> Written exercise:
Look through the material below. Copy each line that contains the string "Keep".

::: Task data

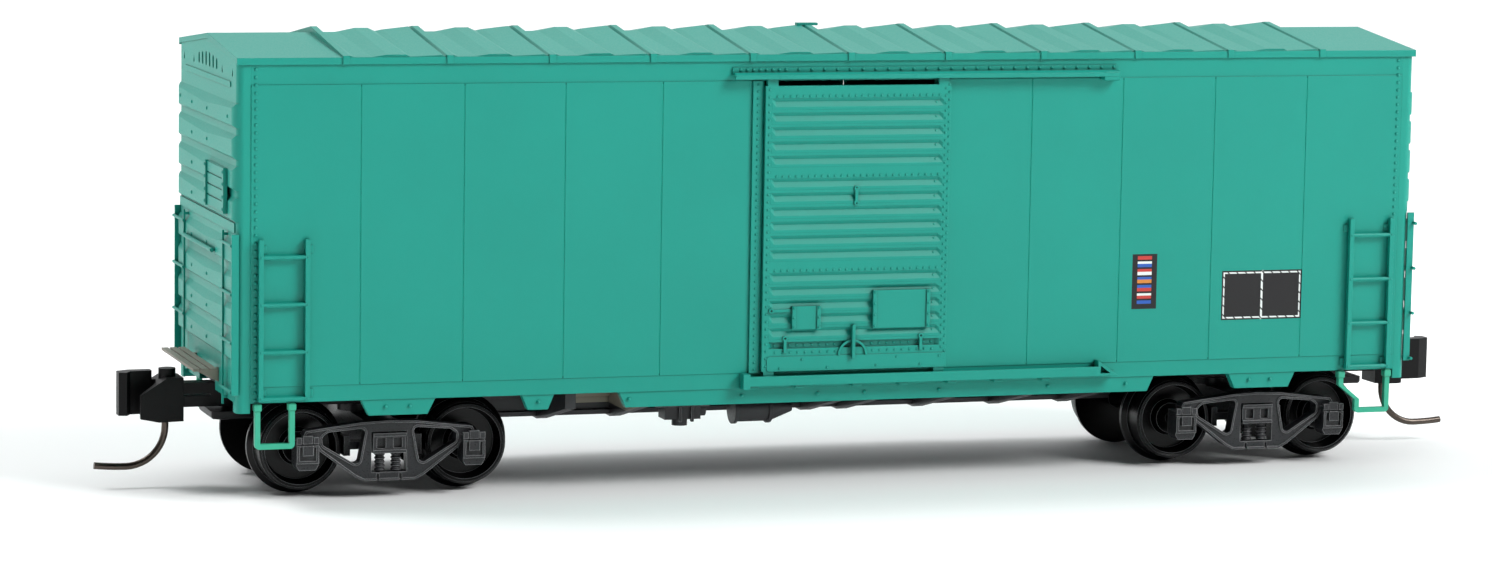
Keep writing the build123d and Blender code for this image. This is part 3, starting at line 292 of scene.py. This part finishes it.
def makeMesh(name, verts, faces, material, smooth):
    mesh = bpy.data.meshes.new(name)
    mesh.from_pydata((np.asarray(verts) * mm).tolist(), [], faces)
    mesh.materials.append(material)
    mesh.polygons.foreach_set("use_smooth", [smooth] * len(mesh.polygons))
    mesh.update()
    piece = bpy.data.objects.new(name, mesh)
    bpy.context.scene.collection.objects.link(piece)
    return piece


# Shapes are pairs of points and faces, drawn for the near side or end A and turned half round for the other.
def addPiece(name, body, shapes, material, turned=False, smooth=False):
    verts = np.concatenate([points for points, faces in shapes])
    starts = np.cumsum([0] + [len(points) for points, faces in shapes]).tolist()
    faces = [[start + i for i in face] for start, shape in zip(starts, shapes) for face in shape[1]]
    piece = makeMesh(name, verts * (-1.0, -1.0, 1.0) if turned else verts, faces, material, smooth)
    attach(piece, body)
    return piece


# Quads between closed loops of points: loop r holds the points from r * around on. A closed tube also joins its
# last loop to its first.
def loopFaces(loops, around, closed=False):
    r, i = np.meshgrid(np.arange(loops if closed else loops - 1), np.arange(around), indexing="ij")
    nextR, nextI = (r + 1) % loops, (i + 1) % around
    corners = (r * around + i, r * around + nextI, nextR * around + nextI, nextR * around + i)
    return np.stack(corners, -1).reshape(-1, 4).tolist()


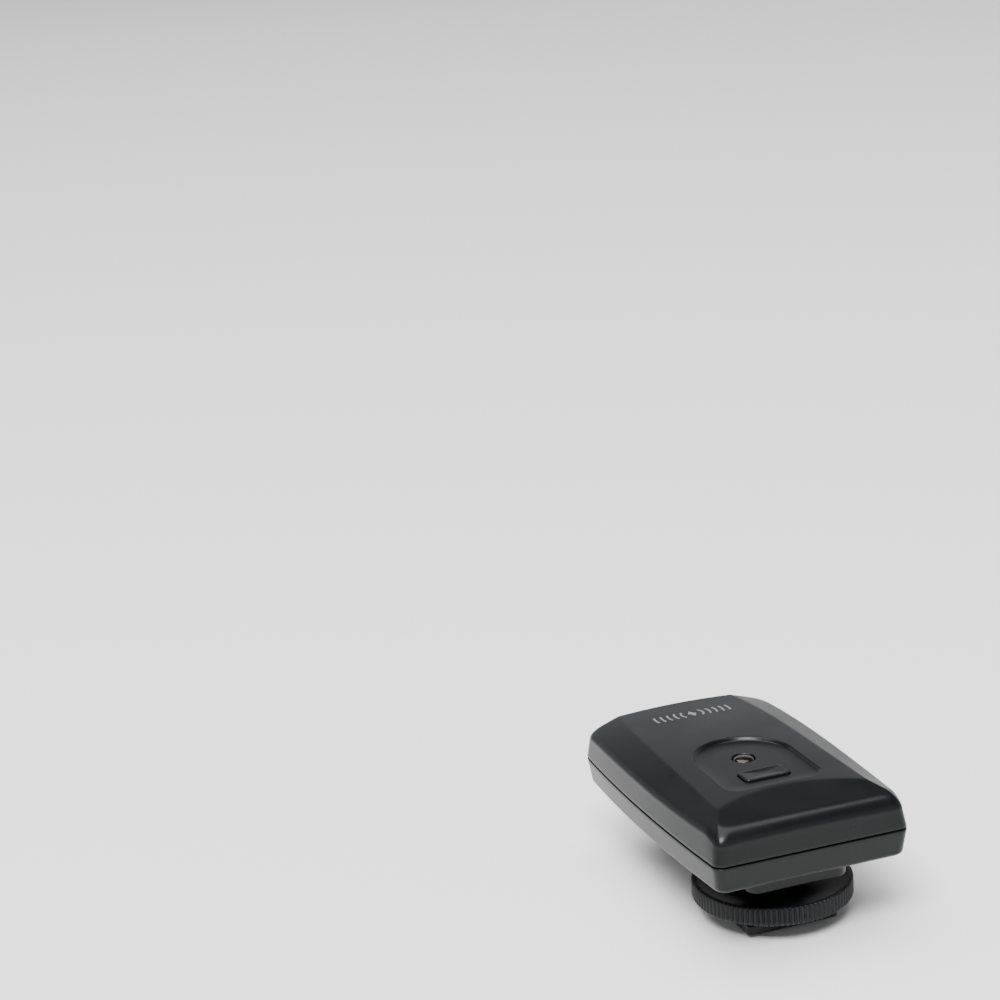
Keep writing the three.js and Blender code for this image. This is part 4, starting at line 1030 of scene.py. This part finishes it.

::::::

> Completed exercise:
Keep writing the build123d and Blender code for this image. This is part 3, starting at line 292 of scene.py. This part finishes it.
Keep writing the three.js and Blender code for this image. This is part 4, starting at line 1030 of scene.py. This part finishes it.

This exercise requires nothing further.